|Forum Home > General Discussion > Vet Advocates Slam Potential TRICARE Cost Increase|
May 13, 2012
Military.com|by Bryant Jordan
Any move by Congress to tie military retiree healthcare costs to a veteran’s rank is nothing less than discrimination, the head of a major veterans service organization said Saturday.
“What they want to do is discriminate against military people and say if you serve longer you have to pay more for health care, if you’re more successful you have to pay more. That’s discrimination,” said retired Vice Adm. Norb Ryan Jr., president of the Military Officers Association of America. He spoke on a panel before a gathering of more than 100 military bloggers at Military.com’s annual Milblog Conference.
Ryan said military retirees have already paid in years of sacrifice and service.
Ryan was one of four veterans advocates taking part in the discussion on benefits moderated by Rick Maze, longtime Capitol Hill reporter for the Military Times newspapers. Maze framed the opening of the discussion by pointing out that the current charge to raise TRICARE out-of-pocket fees on retirees to save money is being led largely by the Pentagon.

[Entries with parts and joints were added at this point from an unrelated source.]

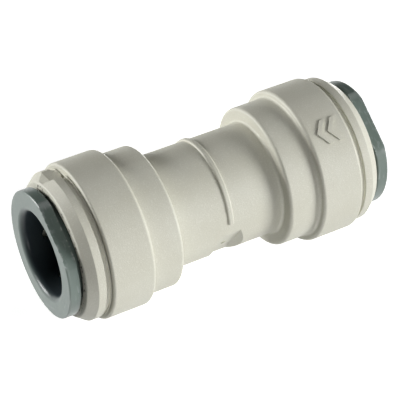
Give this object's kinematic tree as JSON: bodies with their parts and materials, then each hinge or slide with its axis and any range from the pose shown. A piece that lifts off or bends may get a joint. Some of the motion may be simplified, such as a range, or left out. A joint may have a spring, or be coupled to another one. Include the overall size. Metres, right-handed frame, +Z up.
{
  "type": "push to connect fitting",
  "caption": "Straight push to connect fitting that joins two plain tube ends, with a release collet, tooth ring and O-ring seal at each end.",
  "frame": {"origin": "middle of the fitting, on the tube axis", "axes": "+X along the tube axis towards the right-hand port, +Z up, the raised chevrons on the upper front of the right-hand ring"},
  "size_m": [0.0536, 0.024, 0.024],
  "materials": {
    "body_ivory": "fine satin mould texture, warm light grey acetal",
    "cap_ivory": "fine satin mould texture, warm light grey acetal",
    "collet_grey": "satin slate grey acetal",
    "seal_rubber": "smooth black nitrile",
    "spacer_white": "satin natural acetal",
    "tooth_steel": "stamped spring steel"
  },
  "bodies": {
    "fitting_body": {"connector_body": "body_ivory", "left_cap": "cap_ivory", "right_cap": "cap_ivory", "left_o_ring": "seal_rubber", "right_o_ring": "seal_rubber"},
    "left_washer": {"left_spacer": "spacer_white"},
    "left_release": {"left_collet": "collet_grey", "left_tooth_1": "tooth_steel", "left_tooth_2": "tooth_steel", "left_tooth_3": "tooth_steel", "left_tooth_4": "tooth_steel", "left_tooth_5": "tooth_steel", "left_tooth_6": "tooth_steel"},
    "right_washer": {"right_spacer": "spacer_white"},
    "right_release": {"right_collet": "collet_grey", "right_tooth_1": "tooth_steel", "right_tooth_2": "tooth_steel", "right_tooth_3": "tooth_steel", "right_tooth_4": "tooth_steel", "right_tooth_5": "tooth_steel", "right_tooth_6": "tooth_steel"}
  },
  "joints": [
    {"name": "left_collet_spin", "type": "hinge", "parent": "fitting_body", "child": "left_washer", "pos_m": [-0.0129, 0, 0], "axis": [1, 0, 0], "continuous": true},
    {"name": "left_collet_press", "type": "slide", "parent": "left_washer", "child": "left_release", "axis": [1, 0, 0], "range_m": [-0.0003, 0.0005]},
    {"name": "right_collet_spin", "type": "hinge", "parent": "fitting_body", "child": "right_washer", "pos_m": [0.0129, 0, 0], "axis": [1, 0, 0], "continuous": true},
    {"name": "right_collet_press", "type": "slide", "parent": "right_washer", "child": "right_release", "axis": [-1, 0, 0], "range_m": [-0.0003, 0.0005]}
  ]
}
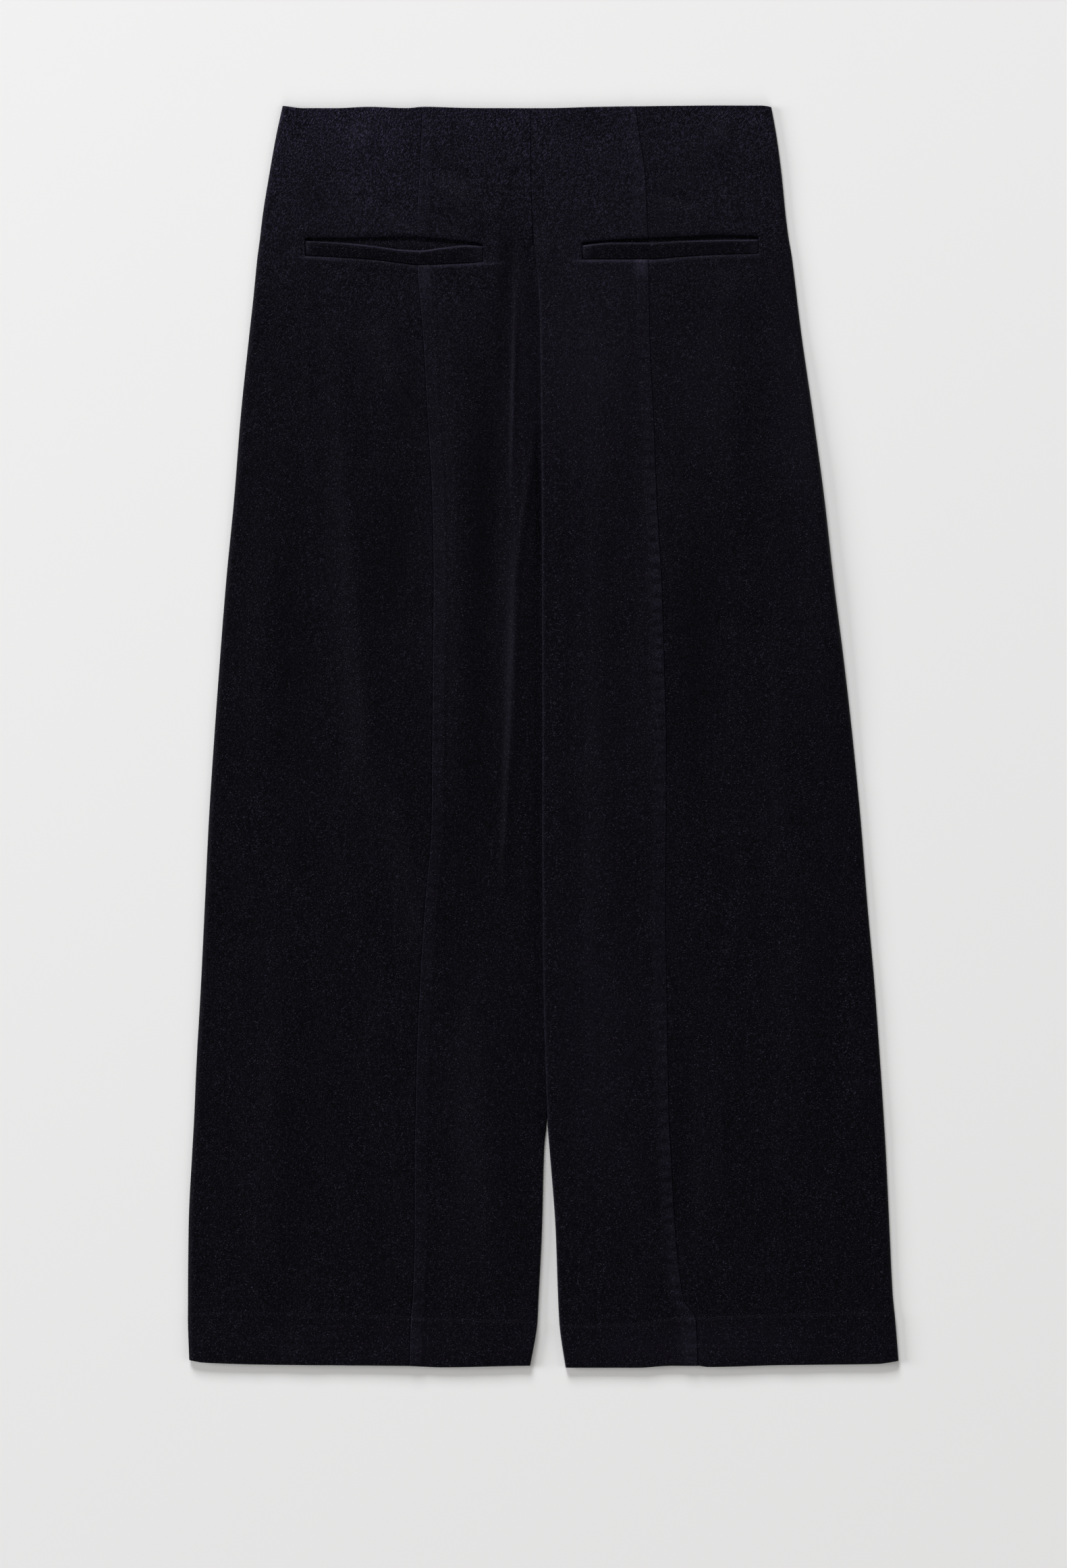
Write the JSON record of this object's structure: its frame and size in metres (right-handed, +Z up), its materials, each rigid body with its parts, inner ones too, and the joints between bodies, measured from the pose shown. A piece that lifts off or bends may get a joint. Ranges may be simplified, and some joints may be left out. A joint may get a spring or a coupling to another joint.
{
  "type": "wide cropped trousers laid flat",
  "caption": "Wide cropped trousers of dark indigo twill, laid flat with the back side up: long seams down the back of both legs, slit back pockets with welts and turned-up hems",
  "frame": {"origin": "on the surface, under the middle of the trousers' length and width", "axes": "+X to the right seen from above, +Y from the hems to the waist, +Z up off the surface"},
  "size_m": [0.548, 0.973, 0.0104],
  "materials": {
    "twill": "woven cotton twill, soft sheen",
    "twill_front": "woven cotton twill",
    "welt_twill": "woven cotton twill, pressed",
    "facing_twill": "woven cotton twill"
  },
  "bodies": {
    "root": {"back_left_side": "twill", "back_left_centre": "twill", "back_right_centre": "twill", "back_right_side": "twill", "front_left": "twill_front", "front_right": "twill_front", "welt_left": "welt_twill", "welt_right": "welt_twill", "pocket_facing_left": "facing_twill", "pocket_facing_right": "facing_twill"}
  },
  "joints": []
}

Defense Secretary Leon Panetta warned Congress recently that the skyrocketing costs of personnel – which includes retiree healthcare – poses a threat to national security as it eats up an increasing portion of the DoD budget.
A letter signed by flag and general officers, including the Chairman of the Joint Chiefs of Staff Gen. Martin Dempsey, made the same point.
Chazz Pratt, military veterans community manager for USAA, said the proposed recommendations show that the government is not keeping its word to the country’s veterans.
“I believe that a promise made needs to be a promise kept,” he said.
Pentagon officials backing higher fees and means-testing of fees say it’s a matter of “shared sacrifice.” Congress is already talking about bringing down the deficit through belt-tightening in other areas, with most Republicans and some Democrats seriously looking at cuts or changes to traditionally sacrosanct programs such as Social Security and Medicare.
“Our association and most of the veterans I talk to want to be part of the solution to our economy and deficit,” Ryan said. “But we don’t want to be taken advantage of.”
Tom Tarantino, former Army captain and now legislative director for Iraq and Afghan Veterans of America, maintains that upping the costs of retiree healthcare should not be considered a matter of shared sacrifice.
Regardless of other economic factors, anything that would adversely affect any veteran and retiree programs should never be put on the negotiating table, he said.
“They’re not benefits. They’re not entitlement programs. It’s not like this is something we’re doing [as a country] to help somebody out,” Tarantino said. “It’s something you’ve earned through your service. It’s part of the compensation package you get for putting your life on the line.”